Nonetheless, it's a gut-wrenching article, especially with the profiles of these Stepford Christian students. I mean, we all know that each of these students has at least one significant burden to bear in the world, and given how driven they are, they must bear the burden alone (although to an extent, really we all have to). Among the 300 students you will have your assortment of clinically depressed, abused, abusive, gay, very gay, fat, athiestic, lazy, feminist, non-virgin, bulimic, pedophilic, socialist, racist, transgender, and MTV loving sorts. And lots & lots & lots of chronic masturbators. In many ways, they're just a highly stylized version of the Mormon Church. It's impossible to know whether the model will ultimately fail after the founder dies or gets caught in a dead-boy-prostitute scandal; it's certainly possible that it will survive and even thrive due to the necessities of the market. And more likely than not, most of the graduates will excel in their right-wing political and courtship-to-marriage-to-first-kiss, never adulterous lives. Lots of people live like that and die happy, relatively secure in their knowledge that they will be rewarded in the afterlife.

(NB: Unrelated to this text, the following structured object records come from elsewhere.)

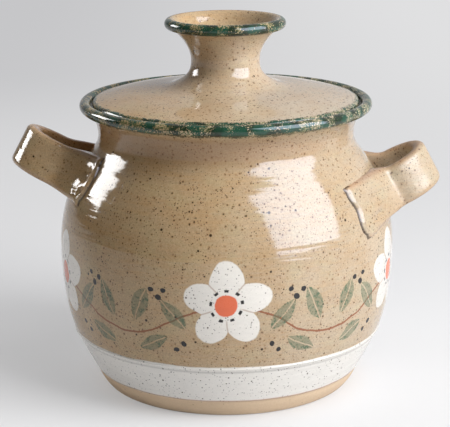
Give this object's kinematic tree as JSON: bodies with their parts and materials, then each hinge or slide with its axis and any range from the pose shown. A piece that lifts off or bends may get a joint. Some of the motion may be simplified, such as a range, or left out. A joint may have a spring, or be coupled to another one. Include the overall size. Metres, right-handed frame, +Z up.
{
  "type": "stoneware bean pot",
  "caption": "Lidded stoneware bean pot with strap handles at the shoulder, a waisted hollow-topped knob, a white dipped band and green sponged rims, for baking and serving.",
  "frame": {"origin": "middle of the foot's flat ring, where the pot's axis meets the table", "axes": "+Z up along the pot's axis, +X through the right-hand handle, -Y towards the front"},
  "size_m": [0.2232, 0.1746, 0.1917],
  "materials": {
    "pot_glaze": "gloss buff glaze with iron speckles, a white dipped band and an unglazed foot",
    "handle_glaze": "gloss buff glaze with iron speckles",
    "lid_glaze": "gloss buff glaze with iron speckles and a green sponged edge",
    "knob_glaze": "gloss buff glaze with iron speckles and a green sponged lip"
  },
  "bodies": {
    "pot": {"pot_body": "pot_glaze", "handle_left": "handle_glaze", "handle_right": "handle_glaze"},
    "lid": {"lid": "lid_glaze", "lid_knob": "knob_glaze"}
  },
  "joints": [
    {"name": "lid_lift", "type": "slide", "parent": "pot", "child": "lid", "axis": [0, 0, 1], "range_m": [0, 0.12]}
  ]
}
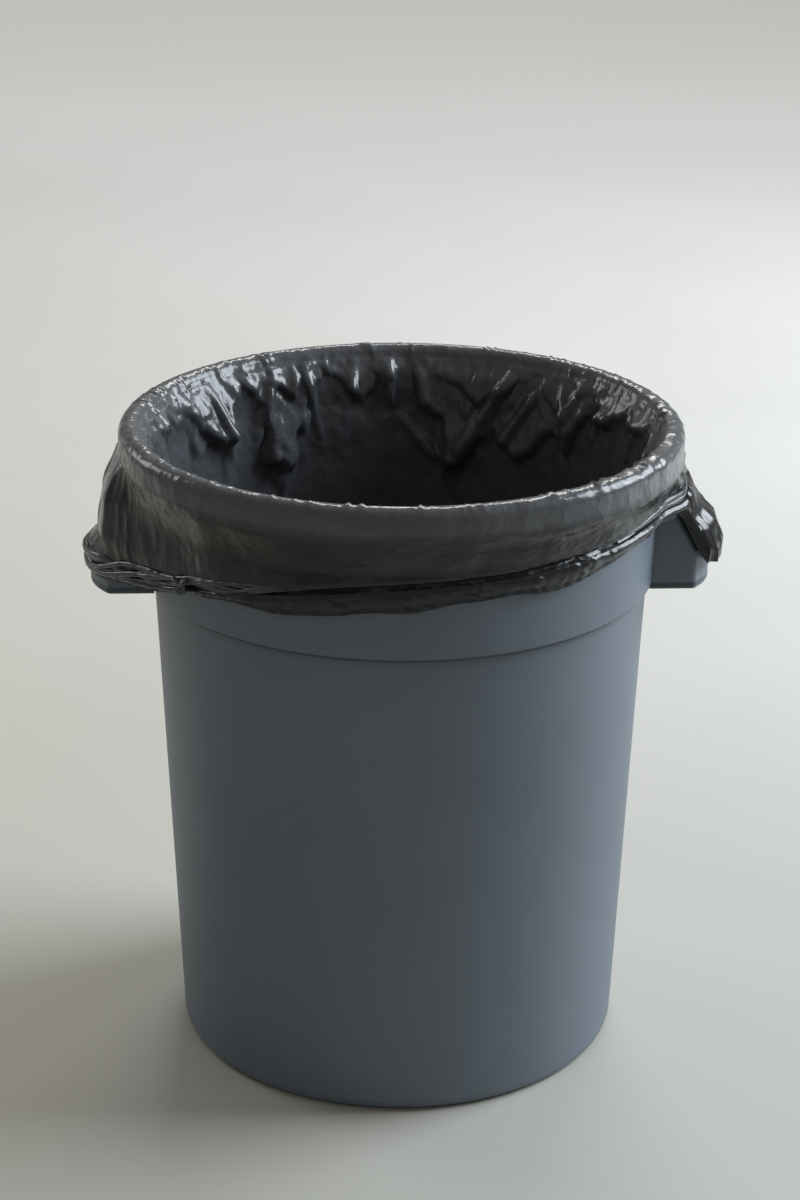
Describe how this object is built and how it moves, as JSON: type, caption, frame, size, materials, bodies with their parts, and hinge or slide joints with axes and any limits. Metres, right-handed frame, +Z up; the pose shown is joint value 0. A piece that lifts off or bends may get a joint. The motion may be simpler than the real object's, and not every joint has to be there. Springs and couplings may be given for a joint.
{
  "type": "lined waste bin",
  "caption": "Round tapered plastic waste bin with a rolled rim, a stepped collar and two hood handles, lined with a black plastic bag that turns over the rim and is knotted tight below it",
  "frame": {"origin": "on the floor, on the axis of the bin, under the middle of its foot ring", "axes": "+Z up along the bin's axis, X through the two handles with the bag's knot side at -X, +Y to the back of the picture's view"},
  "size_m": [0.5683, 0.498, 0.5822],
  "materials": {
    "bin_plastic": "satin moulded polyethylene, blue grey",
    "bag_film": "black blown film, glossy and crumpled"
  },
  "bodies": {
    "root": {"bin_body": "bin_plastic", "bin_bag": "bag_film"}
  },
  "joints": []
}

And that's what is, to me, pretty sad: a life spent never giving in to temptation, never falling from grace. I read somewhere once how bizarre an experience it is for the children of the 70s Evangelical movement, the one that put such an emphasis on saving the sinners, giving meaning to the empty lives of the burned out promiscuous Me Generation types, to go to their Christian youth rallies. These kids grow up hearing so much about the wonderment of the conversion experience (much like the gays have with the coming out process) and yet never get to experience it themselves -- how weird must that feel? And at the rallies, they call people up to testify that they are here, at that moment, giving up their former doubts and accepting Christ as their personal saviors and getting applauded and these kids who were baptized at birth and born again at six are like "ummmmm, where's my applause?" And worse, with these bright kids, there's the harrowing experience of Doubt, the enemy of the Christian right and the thing that causes nearly every one of the PHC kids to bolt up in the middle of the night in a cold sweat, knowing they're not allowed to share this or even really confront it within themselves, hoping it will just go away, at least long enough so that they can get through the night, then the next day, then the next year, then the rest of their lives without going ape-shit crazy because their theology doesn't, in the end, make all that much sense.
I don't know. Mostly, I think, I would like for there to be a study on how frequently the PHC kids masturbate. Seriously. My guess is that it's pretty damn often, just like with any set of people in that age bracket, and if so, and the study were to be publicized, it could spell the end for the school, an end that I personally would be glad to see, given the anti-gay, anti-choice, anti-science tripe that these kids ingest and then regurgitate, and given the administration that they blindly support.
Speaking of which: just curious about how many of the kids decided to go into the Army after graduation. The article didn't mention it.